In FIGS. 7A and 7B, a broken line represents a transmission of a
measurement instruction, and a solid line represents a transmission
of a measurement result.
[0056] In a case where D2D communication using the unlicensed band
starts in the sequence illustrated in FIG. 3, the base station 1
transmits the measurement instruction to each of the terminal
devices 2, as illustrated in FIG. 7A. Then, each of the terminal
devices 2 measures a usage state of the unlicensed band and
transmits the measurement result to the base station 1.
[0057] On the other hand, in a case where D2D communication using
the unlicensed band starts in the sequence according to the first
embodiment, as illustrated in FIG. 7B, the base station 1 transmits
the measurement instruction only to a delegated terminal device
selected for each group. Then only the delegated terminal device
measures a usage state of the unlicensed band and transmits the
measurement result to the base station 1. Thus, in the wireless
communication system according to the first embodiment,
communication overhead between the base station 1 and the terminal
devices 2 is reduced.
[0058] Note that received radio wave power sensed by a terminal
device 2 depends on a position of the terminal device 2 in the
measurement of a usage state of the unlicensed band. For example,
in the wireless communication system illustrated in FIG. 1, the
received radio wave power sensed by the terminal device 2a may be
different from the received radio wave power sensed by the terminal
device 2b. Thus, it is preferable that all of the terminal devices
2 respectively perform the measurement in order to accurately
detect the usage state of the unlicensed band for all of the
terminal devices 2 in a cell of the base station 1.

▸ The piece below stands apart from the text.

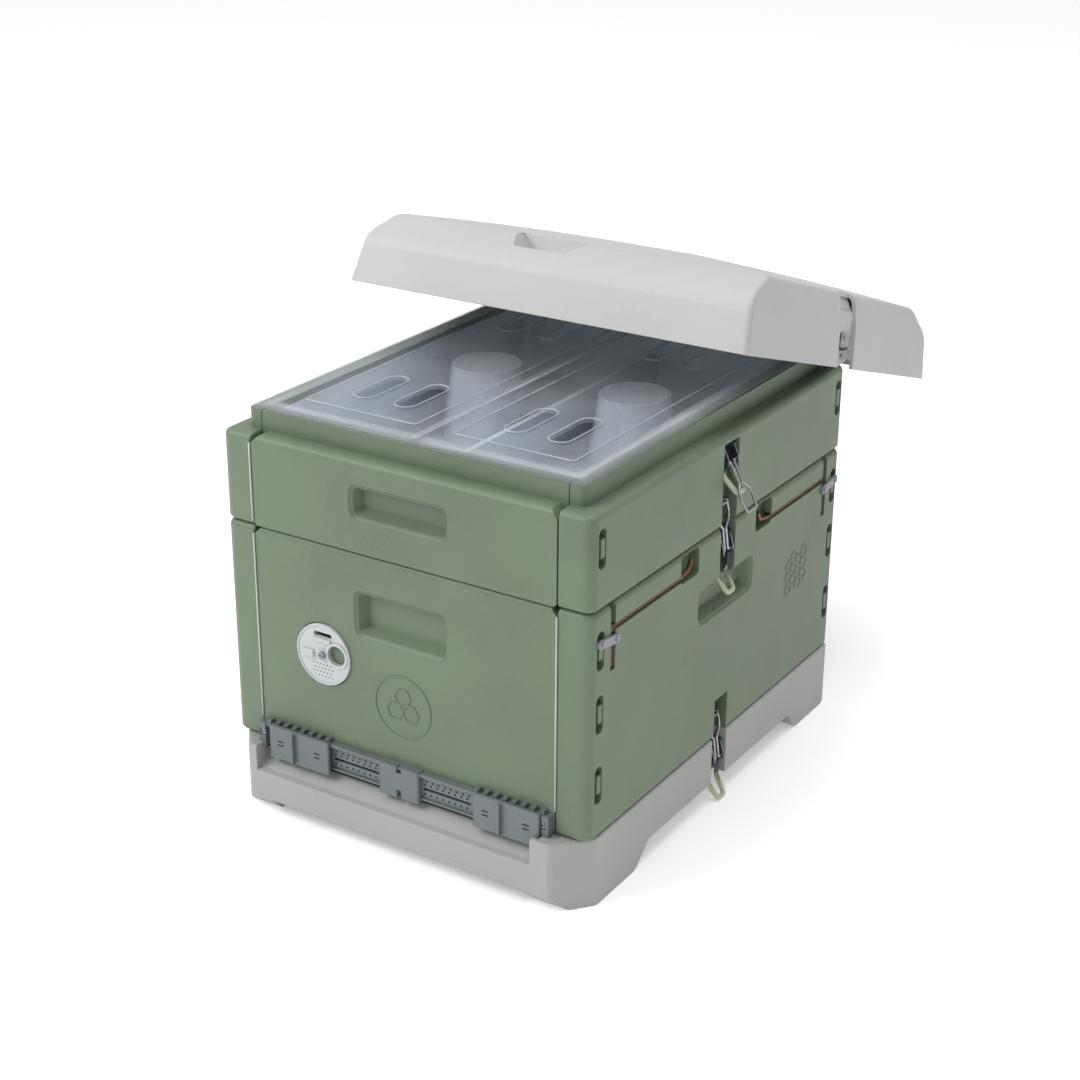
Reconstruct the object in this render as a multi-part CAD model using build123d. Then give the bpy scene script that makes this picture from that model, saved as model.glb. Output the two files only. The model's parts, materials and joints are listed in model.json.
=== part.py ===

[0059] In the first embodiment, only a delegated terminal device
selected for each group measures the usage state of the unlicensed
band. However, each group is configured by terminal devices 2 that
are located closely to each other. In addition, it is expected that
the received radio wave powers sensed by the terminal devices 2
that are located closely to each other are approximately the same.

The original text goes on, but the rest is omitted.